# INPUT
-.-.-
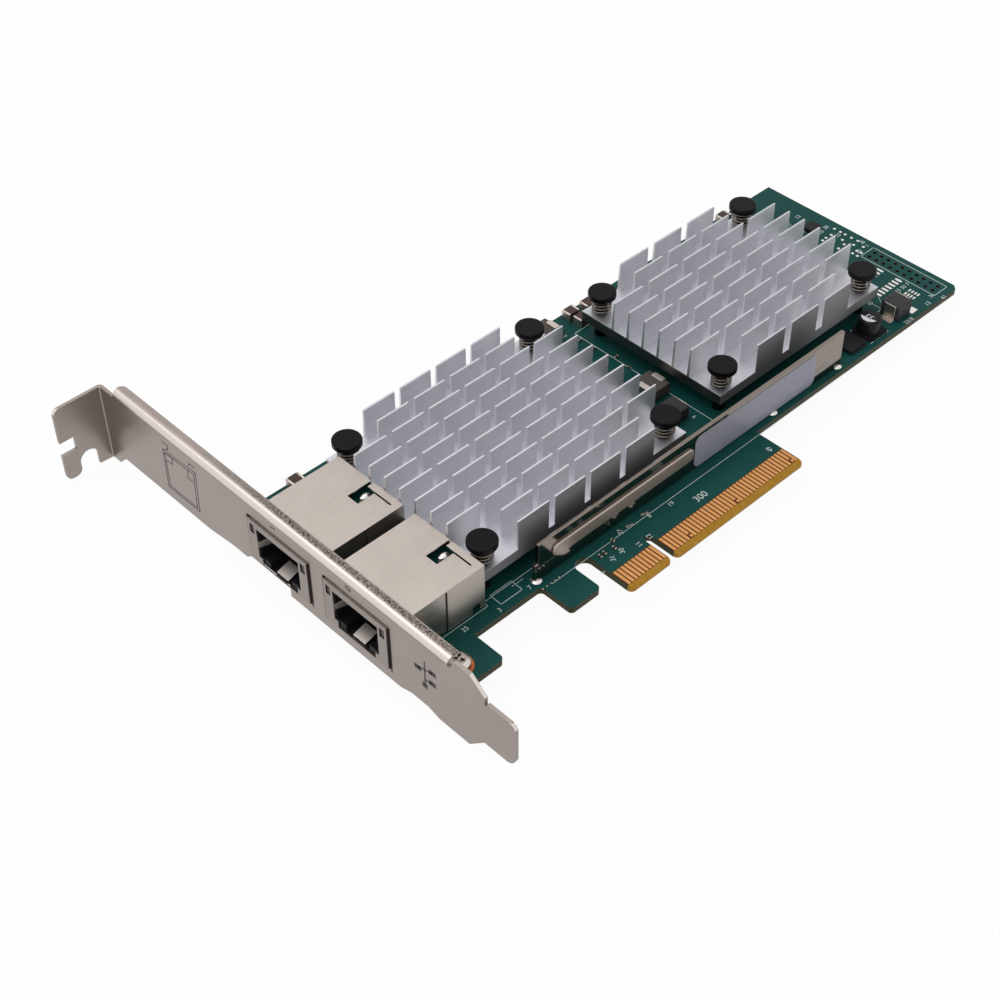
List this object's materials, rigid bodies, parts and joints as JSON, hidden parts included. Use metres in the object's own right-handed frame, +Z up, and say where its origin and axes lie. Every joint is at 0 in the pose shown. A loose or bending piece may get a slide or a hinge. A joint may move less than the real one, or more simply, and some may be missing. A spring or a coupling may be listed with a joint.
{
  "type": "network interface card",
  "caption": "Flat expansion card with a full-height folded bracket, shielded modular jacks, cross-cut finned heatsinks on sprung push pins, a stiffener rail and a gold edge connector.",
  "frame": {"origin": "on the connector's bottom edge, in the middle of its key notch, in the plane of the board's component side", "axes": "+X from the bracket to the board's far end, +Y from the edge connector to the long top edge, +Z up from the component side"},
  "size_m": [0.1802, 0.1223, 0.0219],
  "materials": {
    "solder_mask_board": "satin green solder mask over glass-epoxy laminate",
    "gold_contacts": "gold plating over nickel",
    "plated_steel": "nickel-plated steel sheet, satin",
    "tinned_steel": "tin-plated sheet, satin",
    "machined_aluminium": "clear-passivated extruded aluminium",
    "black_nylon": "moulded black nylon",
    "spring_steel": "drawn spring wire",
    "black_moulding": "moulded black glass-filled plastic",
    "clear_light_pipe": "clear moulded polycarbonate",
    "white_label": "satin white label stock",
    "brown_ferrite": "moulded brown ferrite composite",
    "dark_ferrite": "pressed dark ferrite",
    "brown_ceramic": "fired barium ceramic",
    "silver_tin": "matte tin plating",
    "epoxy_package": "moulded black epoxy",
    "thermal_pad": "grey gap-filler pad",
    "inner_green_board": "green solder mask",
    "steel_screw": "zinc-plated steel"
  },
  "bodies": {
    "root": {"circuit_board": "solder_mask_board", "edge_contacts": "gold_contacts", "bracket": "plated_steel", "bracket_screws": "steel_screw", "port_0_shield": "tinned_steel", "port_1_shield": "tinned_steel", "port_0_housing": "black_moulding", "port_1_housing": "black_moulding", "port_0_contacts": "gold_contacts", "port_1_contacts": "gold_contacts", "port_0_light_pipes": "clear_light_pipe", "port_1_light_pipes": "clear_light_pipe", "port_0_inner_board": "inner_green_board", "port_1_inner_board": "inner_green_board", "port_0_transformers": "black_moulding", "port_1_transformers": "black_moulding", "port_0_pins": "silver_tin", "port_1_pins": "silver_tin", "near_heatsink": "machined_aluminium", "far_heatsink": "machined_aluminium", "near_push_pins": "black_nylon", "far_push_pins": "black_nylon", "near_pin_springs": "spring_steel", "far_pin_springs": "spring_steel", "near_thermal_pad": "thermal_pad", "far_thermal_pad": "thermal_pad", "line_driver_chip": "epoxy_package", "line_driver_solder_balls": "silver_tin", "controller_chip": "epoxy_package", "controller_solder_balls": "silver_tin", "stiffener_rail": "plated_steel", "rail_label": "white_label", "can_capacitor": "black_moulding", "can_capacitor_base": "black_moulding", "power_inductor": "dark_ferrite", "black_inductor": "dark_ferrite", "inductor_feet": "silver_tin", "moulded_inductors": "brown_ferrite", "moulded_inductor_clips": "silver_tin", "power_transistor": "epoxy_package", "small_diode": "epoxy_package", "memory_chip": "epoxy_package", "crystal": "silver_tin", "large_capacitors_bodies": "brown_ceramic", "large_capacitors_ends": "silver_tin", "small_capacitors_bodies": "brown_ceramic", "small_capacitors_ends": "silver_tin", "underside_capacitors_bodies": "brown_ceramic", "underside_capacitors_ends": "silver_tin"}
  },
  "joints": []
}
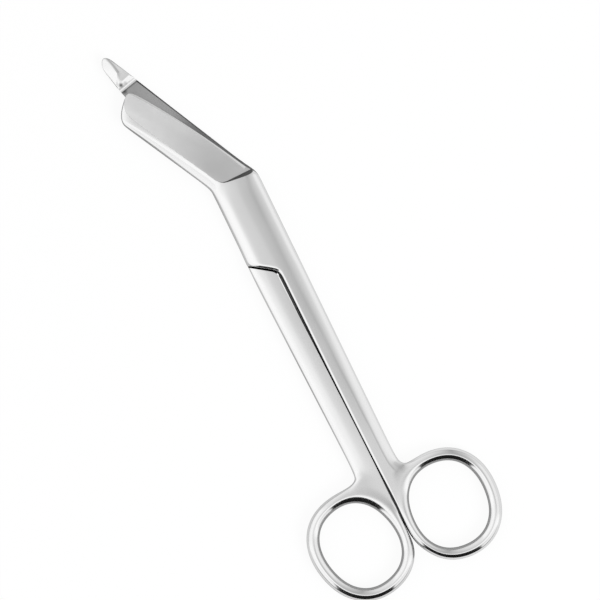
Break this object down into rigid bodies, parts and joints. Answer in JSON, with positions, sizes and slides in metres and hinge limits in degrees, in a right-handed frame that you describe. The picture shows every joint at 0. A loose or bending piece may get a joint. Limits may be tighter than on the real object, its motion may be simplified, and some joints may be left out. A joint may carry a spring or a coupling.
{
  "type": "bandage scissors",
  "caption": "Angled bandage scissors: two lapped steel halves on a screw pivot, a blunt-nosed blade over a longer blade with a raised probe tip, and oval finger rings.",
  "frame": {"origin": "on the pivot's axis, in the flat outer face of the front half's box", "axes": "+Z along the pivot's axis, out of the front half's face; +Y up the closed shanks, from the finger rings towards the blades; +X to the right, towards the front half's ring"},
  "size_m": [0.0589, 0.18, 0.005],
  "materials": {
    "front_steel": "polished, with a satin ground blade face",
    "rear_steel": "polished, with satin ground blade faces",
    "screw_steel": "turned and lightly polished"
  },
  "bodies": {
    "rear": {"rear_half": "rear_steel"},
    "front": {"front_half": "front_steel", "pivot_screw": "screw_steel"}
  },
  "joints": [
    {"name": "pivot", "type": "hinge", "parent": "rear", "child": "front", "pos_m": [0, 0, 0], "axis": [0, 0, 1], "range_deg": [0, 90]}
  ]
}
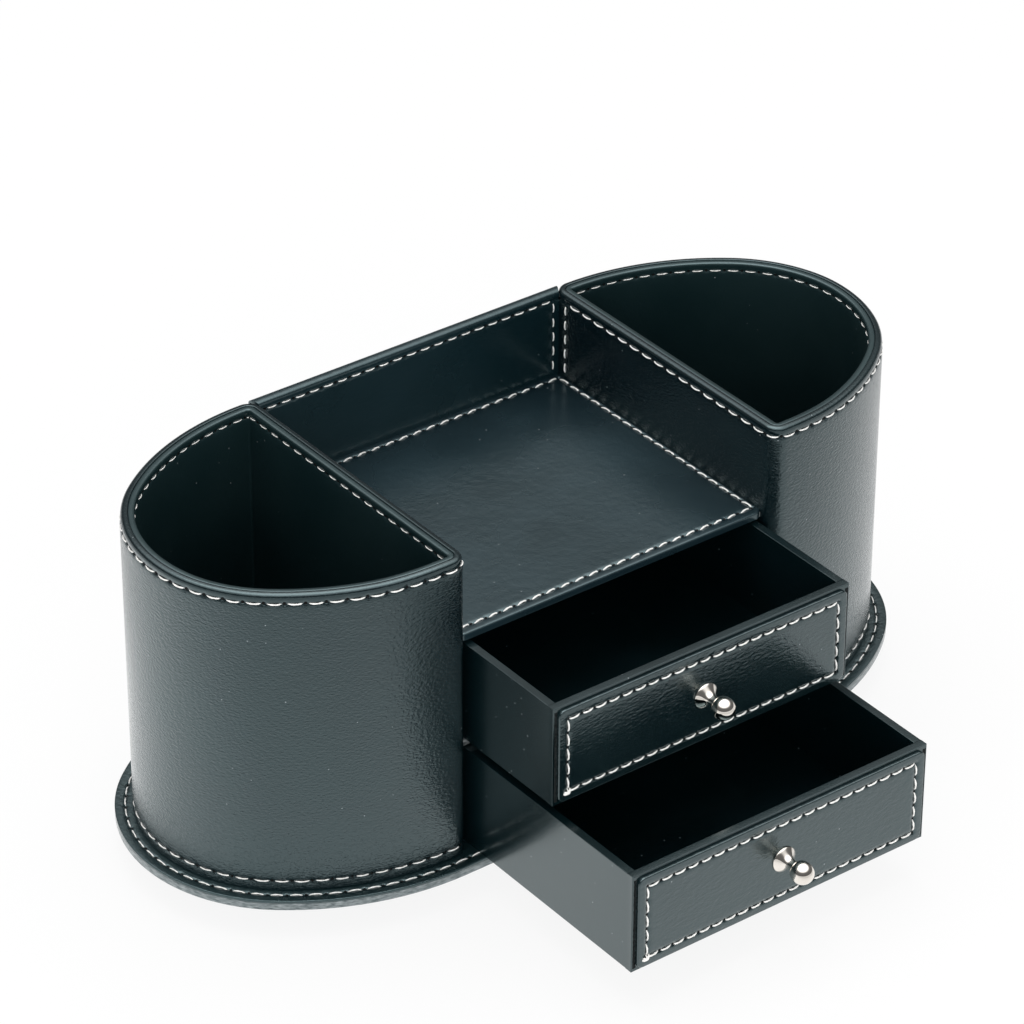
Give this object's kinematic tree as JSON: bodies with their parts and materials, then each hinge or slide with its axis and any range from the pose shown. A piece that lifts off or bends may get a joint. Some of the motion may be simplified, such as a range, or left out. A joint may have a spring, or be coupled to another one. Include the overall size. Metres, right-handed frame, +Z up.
-.-.-
# TASK DESCRIPTION
The entries above must be returned in full, exactly as shown.

# TASK ANSWER
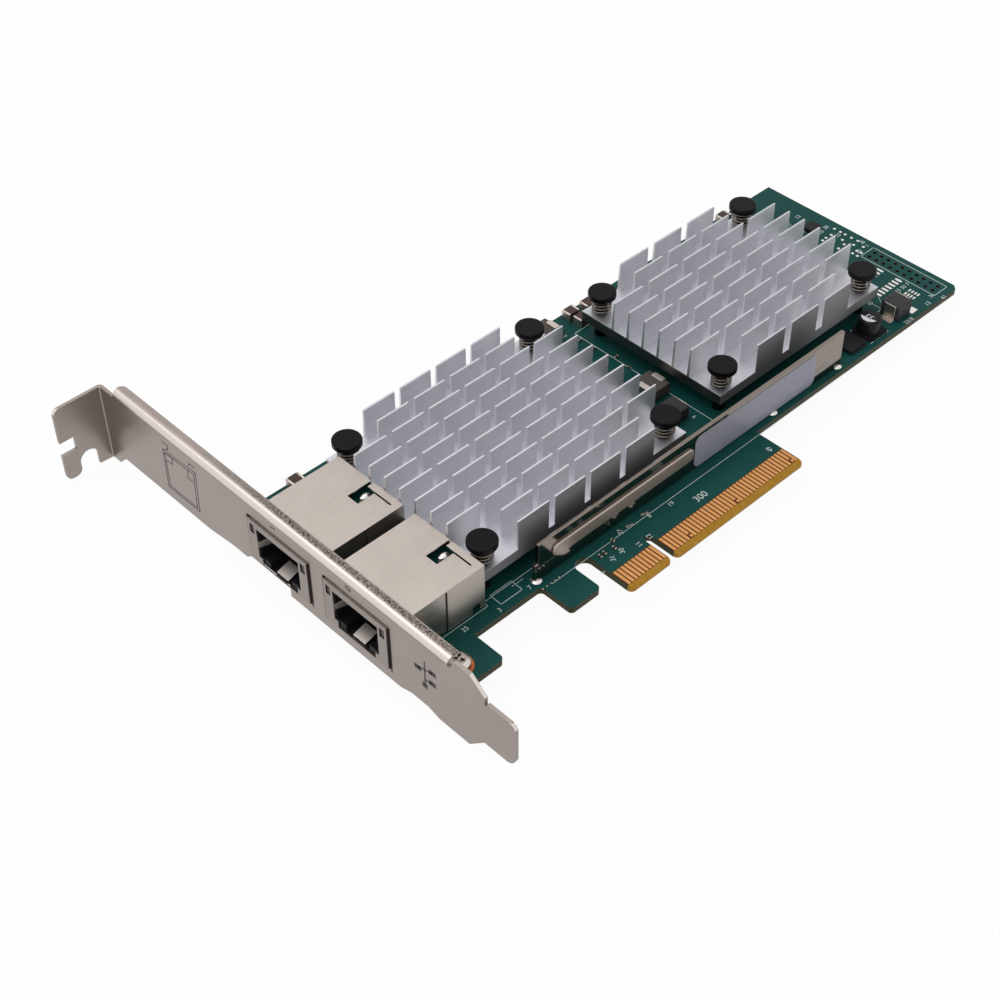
List this object's materials, rigid bodies, parts and joints as JSON, hidden parts included. Use metres in the object's own right-handed frame, +Z up, and say where its origin and axes lie. Every joint is at 0 in the pose shown. A loose or bending piece may get a slide or a hinge. A joint may move less than the real one, or more simply, and some may be missing. A spring or a coupling may be listed with a joint.
{
  "type": "network interface card",
  "caption": "Flat expansion card with a full-height folded bracket, shielded modular jacks, cross-cut finned heatsinks on sprung push pins, a stiffener rail and a gold edge connector.",
  "frame": {"origin": "on the connector's bottom edge, in the middle of its key notch, in the plane of the board's component side", "axes": "+X from the bracket to the board's far end, +Y from the edge connector to the long top edge, +Z up from the component side"},
  "size_m": [0.1802, 0.1223, 0.0219],
  "materials": {
    "solder_mask_board": "satin green solder mask over glass-epoxy laminate",
    "gold_contacts": "gold plating over nickel",
    "plated_steel": "nickel-plated steel sheet, satin",
    "tinned_steel": "tin-plated sheet, satin",
    "machined_aluminium": "clear-passivated extruded aluminium",
    "black_nylon": "moulded black nylon",
    "spring_steel": "drawn spring wire",
    "black_moulding": "moulded black glass-filled plastic",
    "clear_light_pipe": "clear moulded polycarbonate",
    "white_label": "satin white label stock",
    "brown_ferrite": "moulded brown ferrite composite",
    "dark_ferrite": "pressed dark ferrite",
    "brown_ceramic": "fired barium ceramic",
    "silver_tin": "matte tin plating",
    "epoxy_package": "moulded black epoxy",
    "thermal_pad": "grey gap-filler pad",
    "inner_green_board": "green solder mask",
    "steel_screw": "zinc-plated steel"
  },
  "bodies": {
    "root": {"circuit_board": "solder_mask_board", "edge_contacts": "gold_contacts", "bracket": "plated_steel", "bracket_screws": "steel_screw", "port_0_shield": "tinned_steel", "port_1_shield": "tinned_steel", "port_0_housing": "black_moulding", "port_1_housing": "black_moulding", "port_0_contacts": "gold_contacts", "port_1_contacts": "gold_contacts", "port_0_light_pipes": "clear_light_pipe", "port_1_light_pipes": "clear_light_pipe", "port_0_inner_board": "inner_green_board", "port_1_inner_board": "inner_green_board", "port_0_transformers": "black_moulding", "port_1_transformers": "black_moulding", "port_0_pins": "silver_tin", "port_1_pins": "silver_tin", "near_heatsink": "machined_aluminium", "far_heatsink": "machined_aluminium", "near_push_pins": "black_nylon", "far_push_pins": "black_nylon", "near_pin_springs": "spring_steel", "far_pin_springs": "spring_steel", "near_thermal_pad": "thermal_pad", "far_thermal_pad": "thermal_pad", "line_driver_chip": "epoxy_package", "line_driver_solder_balls": "silver_tin", "controller_chip": "epoxy_package", "controller_solder_balls": "silver_tin", "stiffener_rail": "plated_steel", "rail_label": "white_label", "can_capacitor": "black_moulding", "can_capacitor_base": "black_moulding", "power_inductor": "dark_ferrite", "black_inductor": "dark_ferrite", "inductor_feet": "silver_tin", "moulded_inductors": "brown_ferrite", "moulded_inductor_clips": "silver_tin", "power_transistor": "epoxy_package", "small_diode": "epoxy_package", "memory_chip": "epoxy_package", "crystal": "silver_tin", "large_capacitors_bodies": "brown_ceramic", "large_capacitors_ends": "silver_tin", "small_capacitors_bodies": "brown_ceramic", "small_capacitors_ends": "silver_tin", "underside_capacitors_bodies": "brown_ceramic", "underside_capacitors_ends": "silver_tin"}
  },
  "joints": []
}
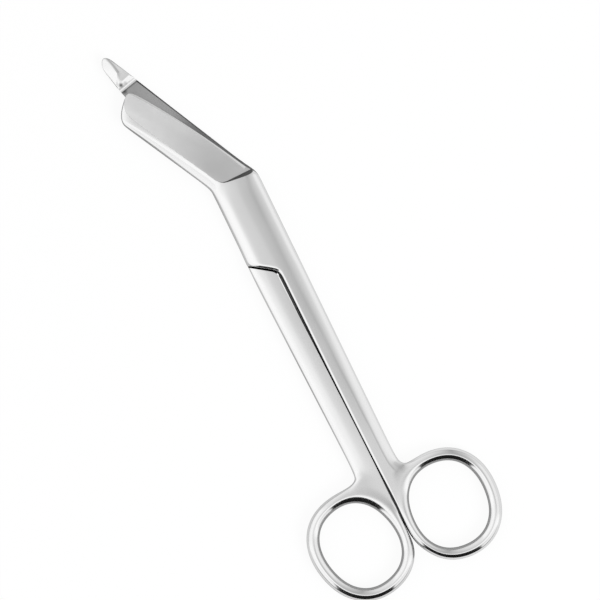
Break this object down into rigid bodies, parts and joints. Answer in JSON, with positions, sizes and slides in metres and hinge limits in degrees, in a right-handed frame that you describe. The picture shows every joint at 0. A loose or bending piece may get a joint. Limits may be tighter than on the real object, its motion may be simplified, and some joints may be left out. A joint may carry a spring or a coupling.
{
  "type": "bandage scissors",
  "caption": "Angled bandage scissors: two lapped steel halves on a screw pivot, a blunt-nosed blade over a longer blade with a raised probe tip, and oval finger rings.",
  "frame": {"origin": "on the pivot's axis, in the flat outer face of the front half's box", "axes": "+Z along the pivot's axis, out of the front half's face; +Y up the closed shanks, from the finger rings towards the blades; +X to the right, towards the front half's ring"},
  "size_m": [0.0589, 0.18, 0.005],
  "materials": {
    "front_steel": "polished, with a satin ground blade face",
    "rear_steel": "polished, with satin ground blade faces",
    "screw_steel": "turned and lightly polished"
  },
  "bodies": {
    "rear": {"rear_half": "rear_steel"},
    "front": {"front_half": "front_steel", "pivot_screw": "screw_steel"}
  },
  "joints": [
    {"name": "pivot", "type": "hinge", "parent": "rear", "child": "front", "pos_m": [0, 0, 0], "axis": [0, 0, 1], "range_deg": [0, 90]}
  ]
}
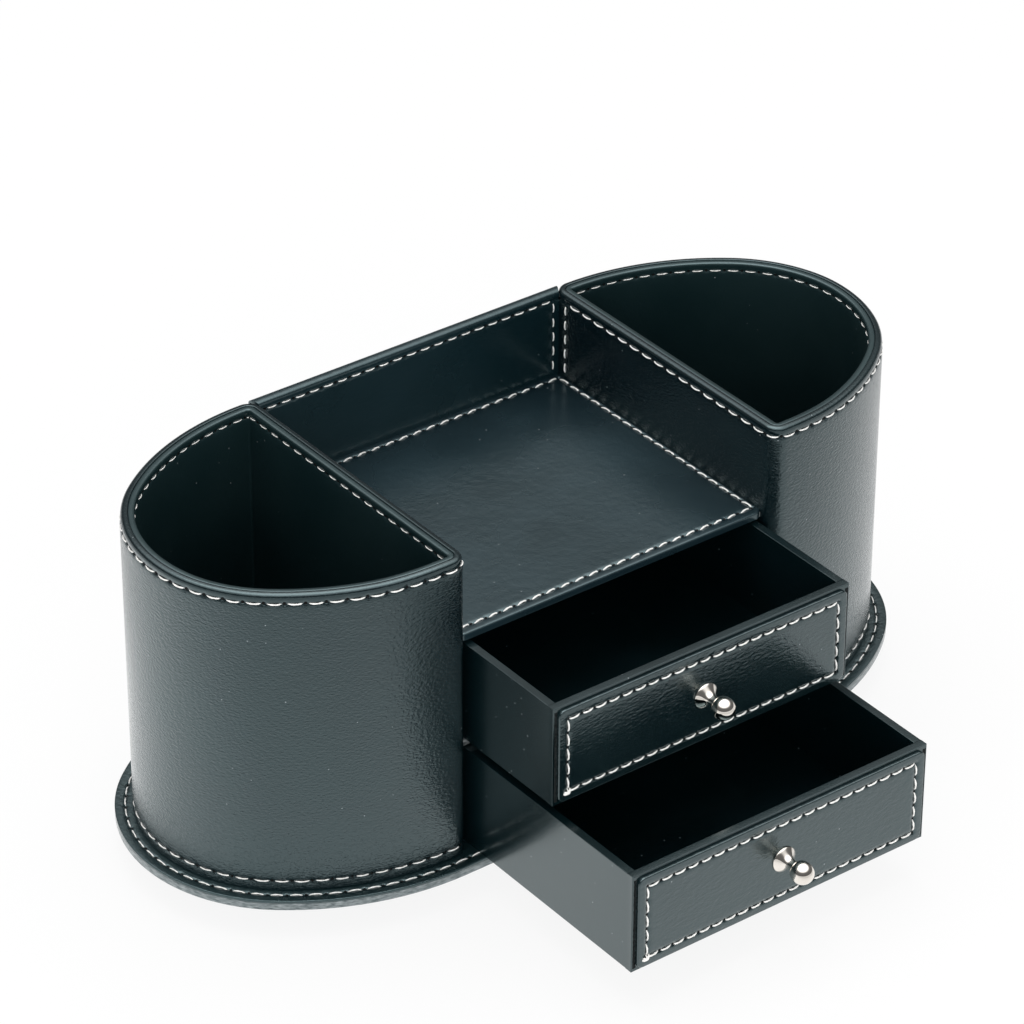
Give this object's kinematic tree as JSON: bodies with their parts and materials, then each hinge or slide with its axis and any range from the pose shown. A piece that lifts off or bends may get a joint. Some of the motion may be simplified, such as a range, or left out. A joint may have a spring, or be coupled to another one. Include the overall size. Metres, right-handed frame, +Z up.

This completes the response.